> What to do:
Give back the entire listing verbatim.
----
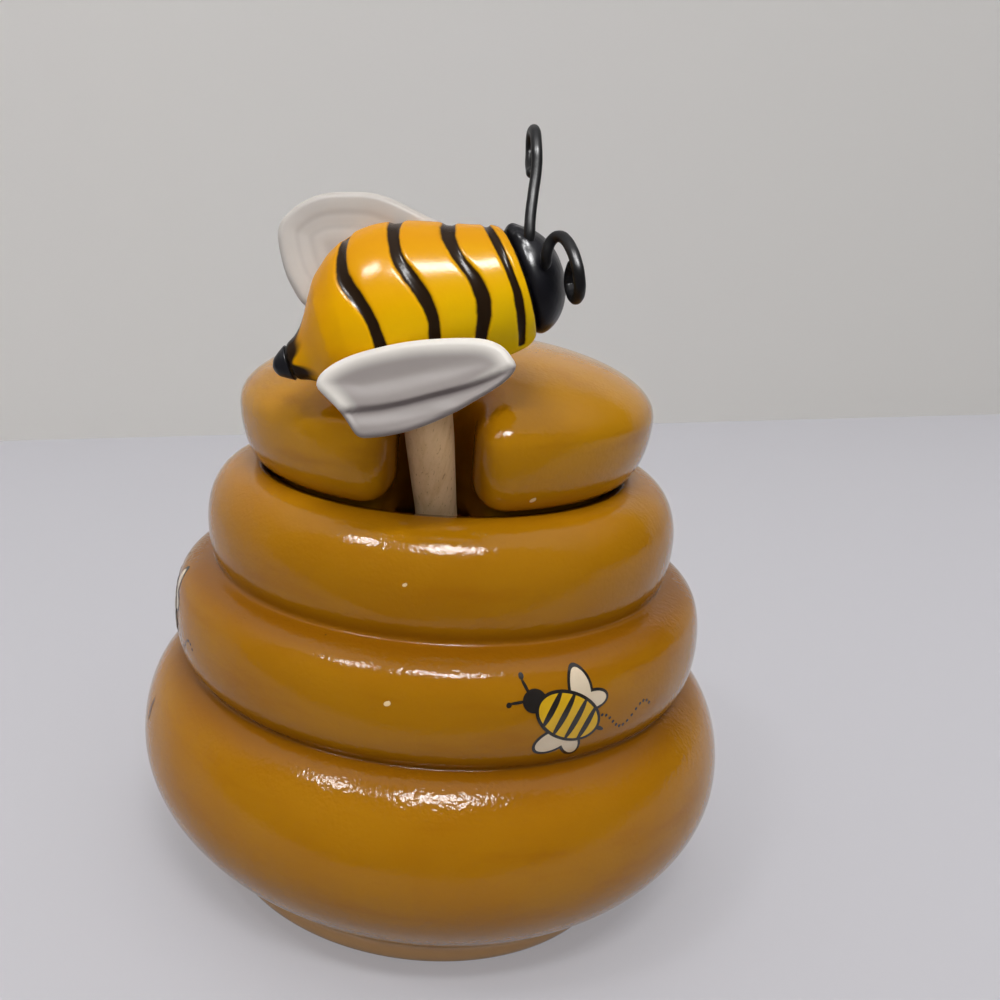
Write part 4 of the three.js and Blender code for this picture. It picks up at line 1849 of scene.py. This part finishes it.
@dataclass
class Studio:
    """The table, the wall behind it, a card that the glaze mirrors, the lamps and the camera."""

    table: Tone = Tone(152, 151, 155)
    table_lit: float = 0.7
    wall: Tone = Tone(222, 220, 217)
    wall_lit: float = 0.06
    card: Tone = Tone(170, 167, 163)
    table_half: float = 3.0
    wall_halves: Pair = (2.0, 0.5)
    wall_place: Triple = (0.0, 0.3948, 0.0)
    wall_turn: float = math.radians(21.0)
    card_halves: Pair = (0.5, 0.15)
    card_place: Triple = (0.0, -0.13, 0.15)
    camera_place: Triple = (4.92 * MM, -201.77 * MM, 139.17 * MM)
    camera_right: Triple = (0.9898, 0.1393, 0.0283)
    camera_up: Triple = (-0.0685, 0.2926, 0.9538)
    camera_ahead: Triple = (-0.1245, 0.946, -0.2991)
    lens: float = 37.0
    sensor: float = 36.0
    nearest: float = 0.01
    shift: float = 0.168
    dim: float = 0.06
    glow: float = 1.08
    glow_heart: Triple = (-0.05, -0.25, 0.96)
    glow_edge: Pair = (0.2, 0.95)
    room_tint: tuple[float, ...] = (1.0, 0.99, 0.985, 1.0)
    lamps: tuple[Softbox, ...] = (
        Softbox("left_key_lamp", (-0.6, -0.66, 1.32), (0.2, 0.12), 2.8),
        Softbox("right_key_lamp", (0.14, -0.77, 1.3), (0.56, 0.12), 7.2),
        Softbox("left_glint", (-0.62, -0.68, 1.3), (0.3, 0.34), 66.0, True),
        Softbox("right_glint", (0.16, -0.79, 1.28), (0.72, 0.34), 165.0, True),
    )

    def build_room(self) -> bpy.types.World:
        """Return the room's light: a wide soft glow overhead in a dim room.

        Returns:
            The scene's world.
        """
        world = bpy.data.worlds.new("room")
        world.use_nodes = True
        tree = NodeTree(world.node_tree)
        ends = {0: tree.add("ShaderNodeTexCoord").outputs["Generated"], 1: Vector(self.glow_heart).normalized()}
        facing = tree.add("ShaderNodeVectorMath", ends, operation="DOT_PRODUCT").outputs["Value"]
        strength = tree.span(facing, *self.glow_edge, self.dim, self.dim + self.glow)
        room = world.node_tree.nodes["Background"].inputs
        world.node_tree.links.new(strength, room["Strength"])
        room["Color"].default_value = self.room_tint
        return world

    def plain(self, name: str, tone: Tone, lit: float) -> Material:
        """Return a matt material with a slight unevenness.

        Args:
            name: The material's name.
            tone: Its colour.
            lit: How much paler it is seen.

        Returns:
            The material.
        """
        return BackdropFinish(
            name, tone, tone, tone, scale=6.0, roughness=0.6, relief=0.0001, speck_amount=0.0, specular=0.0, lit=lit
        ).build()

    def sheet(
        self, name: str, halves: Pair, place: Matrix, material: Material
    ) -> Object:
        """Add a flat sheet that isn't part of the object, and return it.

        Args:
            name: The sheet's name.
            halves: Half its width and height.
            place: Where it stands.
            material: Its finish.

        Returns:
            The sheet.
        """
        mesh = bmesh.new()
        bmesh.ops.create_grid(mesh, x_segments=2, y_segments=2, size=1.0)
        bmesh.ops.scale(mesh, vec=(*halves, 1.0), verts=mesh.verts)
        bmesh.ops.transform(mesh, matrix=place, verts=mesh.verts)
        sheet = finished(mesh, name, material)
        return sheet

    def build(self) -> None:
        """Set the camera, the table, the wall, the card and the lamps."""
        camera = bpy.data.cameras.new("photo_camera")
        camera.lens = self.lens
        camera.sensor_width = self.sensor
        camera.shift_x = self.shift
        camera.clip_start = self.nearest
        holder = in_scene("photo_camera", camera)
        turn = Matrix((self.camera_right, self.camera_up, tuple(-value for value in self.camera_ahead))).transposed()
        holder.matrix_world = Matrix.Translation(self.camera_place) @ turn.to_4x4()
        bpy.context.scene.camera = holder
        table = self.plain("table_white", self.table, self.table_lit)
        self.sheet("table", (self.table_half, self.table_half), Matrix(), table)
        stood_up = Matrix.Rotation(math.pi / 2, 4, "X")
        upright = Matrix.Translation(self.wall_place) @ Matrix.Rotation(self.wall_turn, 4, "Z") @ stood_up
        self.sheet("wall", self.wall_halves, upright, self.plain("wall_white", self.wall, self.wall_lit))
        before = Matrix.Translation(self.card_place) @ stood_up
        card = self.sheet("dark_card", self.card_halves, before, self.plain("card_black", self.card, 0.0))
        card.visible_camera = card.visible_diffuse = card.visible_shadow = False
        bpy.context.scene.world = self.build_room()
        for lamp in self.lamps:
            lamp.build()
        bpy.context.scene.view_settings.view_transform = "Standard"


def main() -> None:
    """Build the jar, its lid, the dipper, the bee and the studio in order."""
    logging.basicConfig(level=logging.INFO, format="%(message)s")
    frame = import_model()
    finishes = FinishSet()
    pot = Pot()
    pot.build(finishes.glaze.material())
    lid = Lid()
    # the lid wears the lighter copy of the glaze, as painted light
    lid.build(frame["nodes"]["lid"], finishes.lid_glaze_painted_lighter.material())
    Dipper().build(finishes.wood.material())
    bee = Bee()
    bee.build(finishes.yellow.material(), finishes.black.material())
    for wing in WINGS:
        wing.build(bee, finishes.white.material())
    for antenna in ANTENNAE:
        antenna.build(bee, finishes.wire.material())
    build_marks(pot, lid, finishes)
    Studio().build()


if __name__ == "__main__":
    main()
----
> Problem solution:
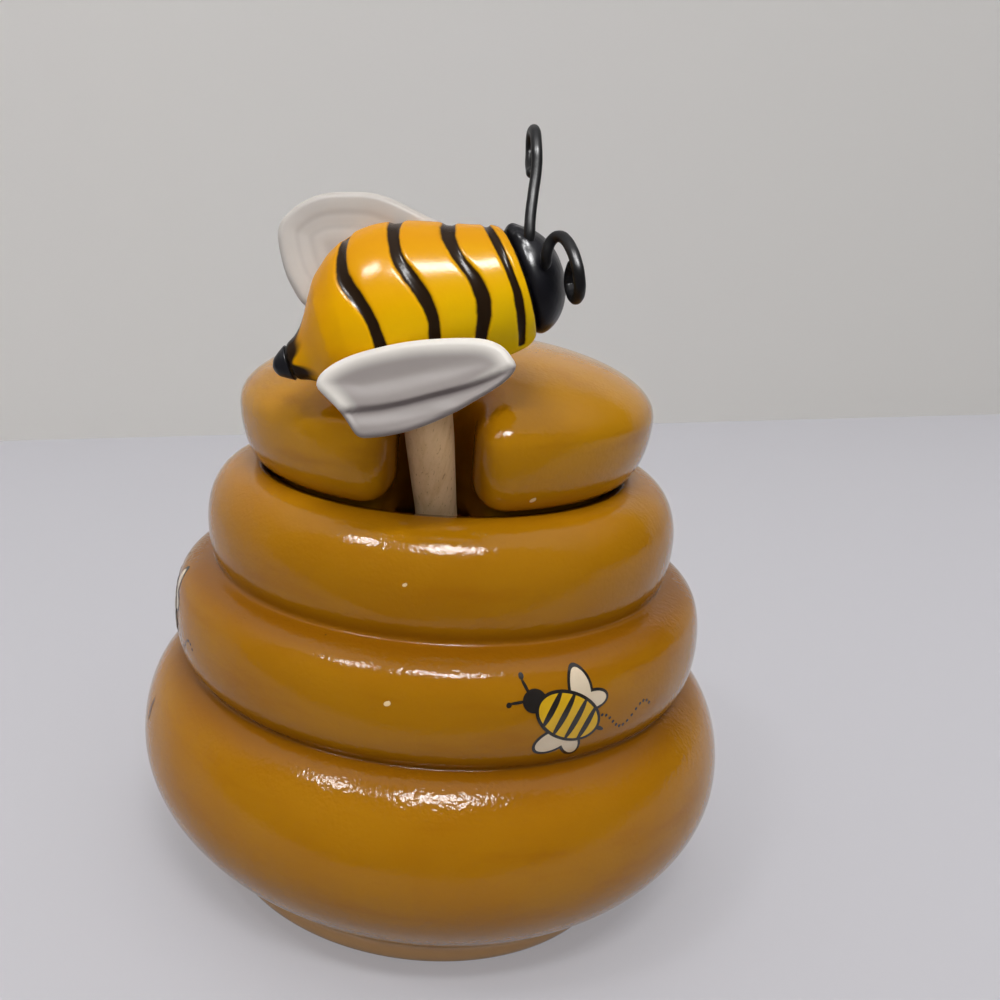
Write part 4 of the three.js and Blender code for this picture. It picks up at line 1849 of scene.py. This part finishes it.
@dataclass
class Studio:
    """The table, the wall behind it, a card that the glaze mirrors, the lamps and the camera."""

    table: Tone = Tone(152, 151, 155)
    table_lit: float = 0.7
    wall: Tone = Tone(222, 220, 217)
    wall_lit: float = 0.06
    card: Tone = Tone(170, 167, 163)
    table_half: float = 3.0
    wall_halves: Pair = (2.0, 0.5)
    wall_place: Triple = (0.0, 0.3948, 0.0)
    wall_turn: float = math.radians(21.0)
    card_halves: Pair = (0.5, 0.15)
    card_place: Triple = (0.0, -0.13, 0.15)
    camera_place: Triple = (4.92 * MM, -201.77 * MM, 139.17 * MM)
    camera_right: Triple = (0.9898, 0.1393, 0.0283)
    camera_up: Triple = (-0.0685, 0.2926, 0.9538)
    camera_ahead: Triple = (-0.1245, 0.946, -0.2991)
    lens: float = 37.0
    sensor: float = 36.0
    nearest: float = 0.01
    shift: float = 0.168
    dim: float = 0.06
    glow: float = 1.08
    glow_heart: Triple = (-0.05, -0.25, 0.96)
    glow_edge: Pair = (0.2, 0.95)
    room_tint: tuple[float, ...] = (1.0, 0.99, 0.985, 1.0)
    lamps: tuple[Softbox, ...] = (
        Softbox("left_key_lamp", (-0.6, -0.66, 1.32), (0.2, 0.12), 2.8),
        Softbox("right_key_lamp", (0.14, -0.77, 1.3), (0.56, 0.12), 7.2),
        Softbox("left_glint", (-0.62, -0.68, 1.3), (0.3, 0.34), 66.0, True),
        Softbox("right_glint", (0.16, -0.79, 1.28), (0.72, 0.34), 165.0, True),
    )

    def build_room(self) -> bpy.types.World:
        """Return the room's light: a wide soft glow overhead in a dim room.

        Returns:
            The scene's world.
        """
        world = bpy.data.worlds.new("room")
        world.use_nodes = True
        tree = NodeTree(world.node_tree)
        ends = {0: tree.add("ShaderNodeTexCoord").outputs["Generated"], 1: Vector(self.glow_heart).normalized()}
        facing = tree.add("ShaderNodeVectorMath", ends, operation="DOT_PRODUCT").outputs["Value"]
        strength = tree.span(facing, *self.glow_edge, self.dim, self.dim + self.glow)
        room = world.node_tree.nodes["Background"].inputs
        world.node_tree.links.new(strength, room["Strength"])
        room["Color"].default_value = self.room_tint
        return world

    def plain(self, name: str, tone: Tone, lit: float) -> Material:
        """Return a matt material with a slight unevenness.

        Args:
            name: The material's name.
            tone: Its colour.
            lit: How much paler it is seen.

        Returns:
            The material.
        """
        return BackdropFinish(
            name, tone, tone, tone, scale=6.0, roughness=0.6, relief=0.0001, speck_amount=0.0, specular=0.0, lit=lit
        ).build()

    def sheet(
        self, name: str, halves: Pair, place: Matrix, material: Material
    ) -> Object:
        """Add a flat sheet that isn't part of the object, and return it.

        Args:
            name: The sheet's name.
            halves: Half its width and height.
            place: Where it stands.
            material: Its finish.

        Returns:
            The sheet.
        """
        mesh = bmesh.new()
        bmesh.ops.create_grid(mesh, x_segments=2, y_segments=2, size=1.0)
        bmesh.ops.scale(mesh, vec=(*halves, 1.0), verts=mesh.verts)
        bmesh.ops.transform(mesh, matrix=place, verts=mesh.verts)
        sheet = finished(mesh, name, material)
        return sheet

    def build(self) -> None:
        """Set the camera, the table, the wall, the card and the lamps."""
        camera = bpy.data.cameras.new("photo_camera")
        camera.lens = self.lens
        camera.sensor_width = self.sensor
        camera.shift_x = self.shift
        camera.clip_start = self.nearest
        holder = in_scene("photo_camera", camera)
        turn = Matrix((self.camera_right, self.camera_up, tuple(-value for value in self.camera_ahead))).transposed()
        holder.matrix_world = Matrix.Translation(self.camera_place) @ turn.to_4x4()
        bpy.context.scene.camera = holder
        table = self.plain("table_white", self.table, self.table_lit)
        self.sheet("table", (self.table_half, self.table_half), Matrix(), table)
        stood_up = Matrix.Rotation(math.pi / 2, 4, "X")
        upright = Matrix.Translation(self.wall_place) @ Matrix.Rotation(self.wall_turn, 4, "Z") @ stood_up
        self.sheet("wall", self.wall_halves, upright, self.plain("wall_white", self.wall, self.wall_lit))
        before = Matrix.Translation(self.card_place) @ stood_up
        card = self.sheet("dark_card", self.card_halves, before, self.plain("card_black", self.card, 0.0))
        card.visible_camera = card.visible_diffuse = card.visible_shadow = False
        bpy.context.scene.world = self.build_room()
        for lamp in self.lamps:
            lamp.build()
        bpy.context.scene.view_settings.view_transform = "Standard"


def main() -> None:
    """Build the jar, its lid, the dipper, the bee and the studio in order."""
    logging.basicConfig(level=logging.INFO, format="%(message)s")
    frame = import_model()
    finishes = FinishSet()
    pot = Pot()
    pot.build(finishes.glaze.material())
    lid = Lid()
    # the lid wears the lighter copy of the glaze, as painted light
    lid.build(frame["nodes"]["lid"], finishes.lid_glaze_painted_lighter.material())
    Dipper().build(finishes.wood.material())
    bee = Bee()
    bee.build(finishes.yellow.material(), finishes.black.material())
    for wing in WINGS:
        wing.build(bee, finishes.white.material())
    for antenna in ANTENNAE:
        antenna.build(bee, finishes.wire.material())
    build_marks(pot, lid, finishes)
    Studio().build()


if __name__ == "__main__":
    main()